Like, Annie, I devour books, especially when it involves lives that I do not live. Learning about those dedicated to wilderness and preservation always amaze me. Here are Annie’s thoughts on Eric Blehm’s book The Last Season.
I’ve always been a lover of books, I get it from my Mom. Growing up there she was frequently reading a book, sitting near a window or even while basking in the sun outdoors. You could find me lying next to her on a blanket spread out over the cool grass facing the rolling hills of the countryside. Of course I’d have to take breaks to go and play about in the yard or fields and return to find my Mom still reading. She would put her book down to listen to my adventures or my new glorious find and I would rejoin her when I was done or dart off for more play time.
I’d like to say as an adult I’m the same way. I find my schedule so full, I rarely get the opportunity. The world moves as at a faster pace and we are more connected to electronics, work, and family commitments now more than ever.
It’s also infrequent for me to find a book that peaks my interest enough to dedicate the time and interest it takes to read it. There has always been one genre of books I’ve had a passion for, true stories. In a world of Harry Potter and Twilight style books it can be a struggle but I’ve found a whole new fascination for survival stories and outdoor books.
I could read everyone I’d laid eyes on, digital or old fashioned bound book, paperback, or hardcover. It does not matter the type, I devour them, doing almost nothing but reading till I finally reach the end.
Devouring The Last Season
My most recent selection centered around a Backcountry Ranger in the National Parks system. Randy Morgenson was born into a world of camping in Yosemite Valley. Randy’s father, Dana Morgenson had fallen in the love with the Sierra Nevada and Yosemite before Randy was ever a gleam in his father’s eye. Dana and his new wife, Esther, routinely camped and explored Yosemite, Dana almost always with a camera in hand.

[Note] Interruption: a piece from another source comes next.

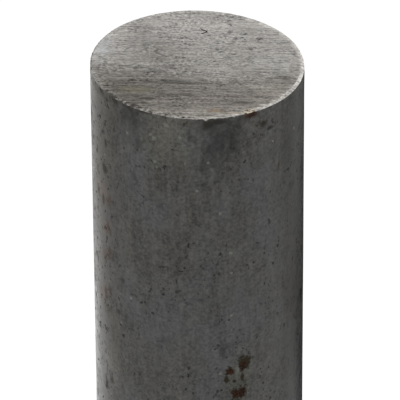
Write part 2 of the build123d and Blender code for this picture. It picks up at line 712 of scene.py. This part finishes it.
def dressed_edge():
    """Bright steel left by the grinder, scratched across the rim, and painted brighter at the
    right and back as a highlight.
    """
    finish = Finish("dressed_edge", {"Metallic": 1.0})
    x, y, _ = finish.axes()
    marks = finish.noise((2.0, 0.5, 0.7), 7.0, detail=3.0, roughness=0.6)
    grit = finish.noise((0.7, 0.7, 0.7), 29.0, detail=2.0)
    left = finish.rise(x, -2, -12)
    tone = 1.0 + (marks - 0.5) * 1.8 + (grit - 0.5) * (1.8 + left * 2.4)
    # painted highlight: the rim brighter at the right and back
    right = finish.mix(finish.rise(y, -14, -6), shade(184, 181, 176), shade(206, 203, 198))
    colour = finish.mix(left, right, shade(148, 146, 142))
    colour = finish.brighten(colour, finish.math("MAXIMUM", tone, 0.15))
    finish.feed("Base Color", finish.crust_the_rim(finish.notch_the_rim(colour)))
    finish.feed("Roughness", 0.34 + marks * 0.2)
    finish.relief(marks * 0.6 + grit * 0.4, 0.08)
    return finish.material


def mill_scale():
    """Dark oxide from the rolling mill, mottled, pitted and faintly streaked along the bar, with
    painted light and shade in places.
    """
    finish = Finish("mill_scale")
    x, _, _ = finish.axes()
    left = finish.rise(x, -13, -24)

    # Mottling, as a factor on the colour.
    fine = finish.noise((0.85, 0.85, 0.85), 2.0, detail=3.0, roughness=0.65)
    streaks = finish.noise((1.3, 1.3, 16), 9.0, detail=3.0, roughness=0.6)
    blotches = finish.noise((3.2, 3.2, 4.0), 31.0, detail=4.0, roughness=0.65)
    clouds = finish.noise((13, 13, 19), 17.0, detail=2.0)
    tone = (
        1.0
        + (fine - 0.5) * 2.0
        + (streaks - 0.5) * 0.8
        + (blotches - 0.5) * 1.3
        + (clouds - 0.5) * 1.1
    )
    busy = finish.either(finish.rise(finish.noise((8, 8, 10), 37.0), 0.42, 0.6), left)
    pits = finish.rise(finish.noise((1.1, 1.1, 1.2), 53.0), 0.60, 0.70) * busy
    smudges = finish.noise((4.2, 4.2, 5.0), 61.0, detail=5.0, roughness=0.6)
    smudges = finish.rise(smudges, 0.56, 0.74) * (0.7 + left * 0.6)
    tone = tone * (1.0 - pits * 0.6) * (1.0 - smudges * 0.5)

    # Broad tones with painted light and shade among them, and pale specks, most of them where the
    # scale is olive.
    uneven = finish.wander(blotches)
    olive = finish.spot(-17, 6, 11, 16, uneven, 0.9)
    specks = finish.flecks((2.9, 2.9, 2.9), 0.2, 0.8)
    specks = specks + finish.flecks((3.3, 3.3, 3.3), 0.24, 0.3) * olive
    specks = specks * finish.rise(x, 12, 8)
    base = finish.mix(finish.rise(clouds, 0.35, 0.65), shade(76, 75, 72), shade(70, 70, 70))
    # broad tones, brown patches, and painted light and shade, from the table
    for *spot, strength, tint in TONES_AND_PAINTED_LIGHT:
        zone = finish.spot(*spot, uneven * 0.7, 0.9)
        base = finish.mix(zone * strength, base, shade(*tint))
    colour = finish.brighten(base, tone)
    colour = finish.mix(specks * 0.5, colour, shade(124, 125, 116))

    # Chips, streaks, stains with some painted shade among them, and rust, each over the last.
    ragged = finish.wander(finish.noise((2.6, 2.6, 2.6), 83.0, detail=4.0, roughness=0.65))
    chips = finish.spots(PALE_CHIPS, ragged, 0.5)
    colour = finish.mix(chips * 0.6, colour, shade(130, 130, 126))
    brown_streaks = finish.spots(BROWN_STREAKS, ragged, 0.9)
    dark_stains_and_shade = finish.spots(DARK_STAINS_AND_SHADE, ragged, 0.9)
    colour = finish.mix(brown_streaks * 0.7, colour, shade(64, 47, 35))
    crumbled = ragged * 0.9 + (fine - 0.5) * 1.4
    halos = finish.spots(RUST_HALOS, crumbled, 0.6)
    colour = finish.mix(halos * 0.8, colour, shade(44, 38, 20))
    speckle = finish.noise((0.8, 0.8, 0.9), 101.0, detail=2.0)
    freckles = finish.spots(FRECKLES, ragged, 0.8)
    brown_dots = freckles * finish.rise(speckle, 0.50, 0.58)
    dark_dots = freckles * finish.rise(speckle, 0.50, 0.42)
    colour = finish.mix(brown_dots * 0.6, colour, shade(82, 74, 58))
    colour = finish.mix(dark_dots * 0.8, colour, shade(38, 34, 26))
    # dark stains, with the painted shade under the rim and the nib's painted shadow
    colour = finish.mix(dark_stains_and_shade * 0.8, colour, shade(38, 36, 30))
    rust = finish.spots(RUST_SPOTS, ragged, 0.5)
    rust = rust * (0.55 + finish.rise(speckle, 0.3, 0.5) * 0.45)
    rust_tone = finish.mix(finish.rise(speckle, 0.4, 0.62), shade(34, 18, 12), shade(66, 43, 31))
    colour = finish.mix(rust, colour, rust_tone)

    # Bare steel just below the rim, and one small nib at the front.
    torn = finish.noise((1.0, 1.0, 0.7), 113.0, detail=3.0, roughness=0.65)
    bare = finish.rise(finish.depth() + (torn - 0.5) * 2.2, 0.35, 0.05)
    nib = finish.spot(4.2, 0.3, 0.75, 0.5, finish.wander(torn), 0.4)
    bare = finish.either(bare * 0.8, nib)
    colour = finish.mix(bare, colour, finish.brighten(shade(150, 147, 142), tone))
    finish.feed("Base Color", finish.crust_the_rim(finish.notch_the_rim(colour)))
    finish.feed("Metallic", 0.6 + finish.either(rust, halos, bare) * 0.3)
    dull = finish.either(smudges * 0.6, pits, dark_stains_and_shade * 0.8, brown_streaks * 0.6, rust, halos)
    finish.feed("Roughness", 0.33 + (blotches - 0.5) * 0.4 + (fine - 0.5) * 0.2 + dull * 0.4)
    finish.relief(fine * 0.35 + blotches * 0.3 - pits * 0.8 + rust * 0.4, 0.045)
    return finish.material


bar = make_bar()
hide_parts("bar")
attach(bar, "root")

# ------------------------------------------------------------ floor, light and camera


def seen_directly(nodes):
    """1 for what the camera, gloss and glass see, and 0 for the light that falls on the bar."""
    path = nodes.add("ShaderNodeLightPath")
    rays = ("Is Camera Ray", "Is Glossy Ray", "Is Transmission Ray")
    return nodes.either(*(path[ray] for ray in rays))


def light_world():
    world = bpy.data.worlds.new("studio")
    nodes = Nodes(world)
    background = nodes.tree.nodes["Background"]
    nodes.plug(background.inputs["Color"], (1, 1, 1, 1))
    nodes.plug(background.inputs["Strength"], 0.5 + seen_directly(nodes) * 0.5)
    bpy.context.scene.world = world


def lay_sheet(name, corner_a, corner_b, height, finish):
    """A flat sheet over the floor between two corners."""
    bpy.ops.object.select_all(action="DESELECT")
    bpy.ops.mesh.primitive_plane_add(size=1)
    sheet = bpy.context.active_object
    sheet.name = name
    a = Vector(corner_a)
    b = Vector(corner_b)
    sheet.scale = (*(b - a), 1)
    sheet.location = (*((a + b) / 2), height)
    sheet.data.materials.append(finish.material)
    return sheet


def lay_floor():
    """A pale floor that shows white and keeps the bar's shadow."""
    finish = Finish(
        "pale_floor",
        {
            "Base Color": (0.8, 0.8, 0.8, 1),
            "Roughness": 0.9,
            "Specular IOR Level": 0.0,
            "Emission Strength": 1.0,
        },
    )
    glow = finish.brighten((0.64, 0.64, 0.64), seen_directly(finish))
    finish.feed("Emission Color", glow)
    lay_sheet("floor", (-6, -6), (6, 6), 0, finish)


def lay_card(name, corner_a, corner_b, height, colour):
    """A glowing card just over the floor, which only gloss sees: a painted reflection."""
    finish = Finish(
        name,
        {
            "Base Color": (0, 0, 0, 1),
            "Specular IOR Level": 0.0,
            "Emission Color": (*colour, 1),
            "Emission Strength": 1.0,
        },
    )
    card = lay_sheet(name, corner_a, corner_b, height, finish)
    card.visible_camera = False
    card.visible_diffuse = False
    card.visible_shadow = False
    card.visible_transmission = False


def hang_lamp(name, place, size, watts, target=(0, 0, 0.25)):
    data = bpy.data.lights.new(name, "AREA")
    data.shape = "RECTANGLE"
    data.size, data.size_y = size
    data.energy = watts
    lamp = bpy.data.objects.new(name, data)
    bpy.context.scene.collection.objects.link(lamp)
    lamp.location = place
    aim = Vector(target) - Vector(place)
    lamp.rotation_euler = aim.to_track_quat("-Z", "Y").to_euler()
    lamp.visible_camera = False


def place_camera():
    """A long lens, above the bar and in front of it, that looks down on the sawn end."""
    away = 1.0781
    above = 0.6307  # over the sawn end
    down, aside, roll = radians(31.931), radians(-0.026), radians(-0.372)
    data = bpy.data.cameras.new("camera")
    data.lens = 439.6
    data.sensor_width = 36
    camera = bpy.data.objects.new("camera", data)
    bpy.context.scene.collection.objects.link(camera)
    camera.location = (0, -away, end_centre.z + above)
    aim = Euler((pi / 2 - down, 0, aside)).to_quaternion()
    camera.rotation_mode = "QUATERNION"
    camera.rotation_quaternion = aim @ Quaternion((0, 0, 1), roll)
    bpy.context.scene.camera = camera


light_world()
lay_floor()
# Painted reflections: a warm bright card at the left, a grey one at the right, and a nearly black
# one at the back right that stands in for shade on the floor.
lay_card("left_card", (-1.6, 0.0), (-0.26, 1.2), 0.001, (0.76, 0.73, 0.68))
lay_card("right_card", (0.03, 0.06), (1.6, 2.5), 0.001, (0.5, 0.5, 0.49))
lay_card("shade_reflection_card", (0.0, 0.20), (0.30, 2.5), 0.002, (0.02, 0.02, 0.02))
hang_lamp("left_softbox", (-1.2, -0.4, 0.9), (0.7, 0.7), 1.5)
hang_lamp("left_glow", (-0.17, 0.19, 0.004), (0.26, 0.30), 0.08, target=(-0.17, 0.19, 1))
place_camera()
bpy.context.scene.view_settings.view_transform = "Standard"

Soon the Morgensons were washing their boys in buckets with water right out of the Merced River and Dana was offered a job working at the concessionaire near the start of World War II. The family settled into a back country lifestyle working, playing, exploring and living in the park.
It’s easy to see where Randy got his love for the outdoors and backcountry but also his sense of exploration. That love lead Randy to his position in the National Parks Service and eventually to the Search And Rescue (SAR) mission to recover a beloved friend, coworker, and husband.
The Last Season not only tells the tale of the search for Randy but also paints a detailed picture of his life, his person, and dedication to the wilderness.
The book leaves me feeling a little conflicted. The story of Randy’s life from the origins of his passion to the intricacies of what made him tick, to the details of the SAR gripped and enthralled me. While some of the overly detailed descriptions of flora and fauna left me wanting to skip paragraphs and in some cases entire pages. The book flashes back and forth between the present setting and past, adding a little frustration to the overall read for my personal preference.
Eric Blehm, the author, clearly worked diligently to bring to the reader a true sense of the main character and give an understanding to the task faced by those whose patrol the backcountry and SAR teams.
What I learned:
• The struggles faced
The insight given into the National Parks system at the time is eye opening. The bureaucracies and procedures that employees are forced to endure and adhere to while attempting to patrol or search large swaths of uninhabited, undeveloped backcountry is truly enlightening to an otherwise hidden world.
• Experience isn’t everything
You can have the most experience in the world at what it is you do or enjoy and it mean absolutely nothing. Sometimes even the best are just victims to circumstances and forces beyond our control.
• More than a man was lost
Randy became a symbol to me, a dying breed of person and the end of an era. Reading this book, one comes to know Randy Morgenson and even if you can not fully relate to the man himself, you can at least respect him. His love of and dedication to our backcountry wilderness and the Sierra Mountains knew no bounds and went beyond lengths most can’t even imagine. Protection and preservation of the land he loved was the only life he knew and when Randy went missing in the High Sierra so did an Era in which we could be easily disconnected from life and more connected to nature.
The Last Season despite its small flaws was worth the read and I would recommend it. Enduring the minute issues of the writing style used was worth getting to know the man it centered around and gaining the insight into a world lesser known.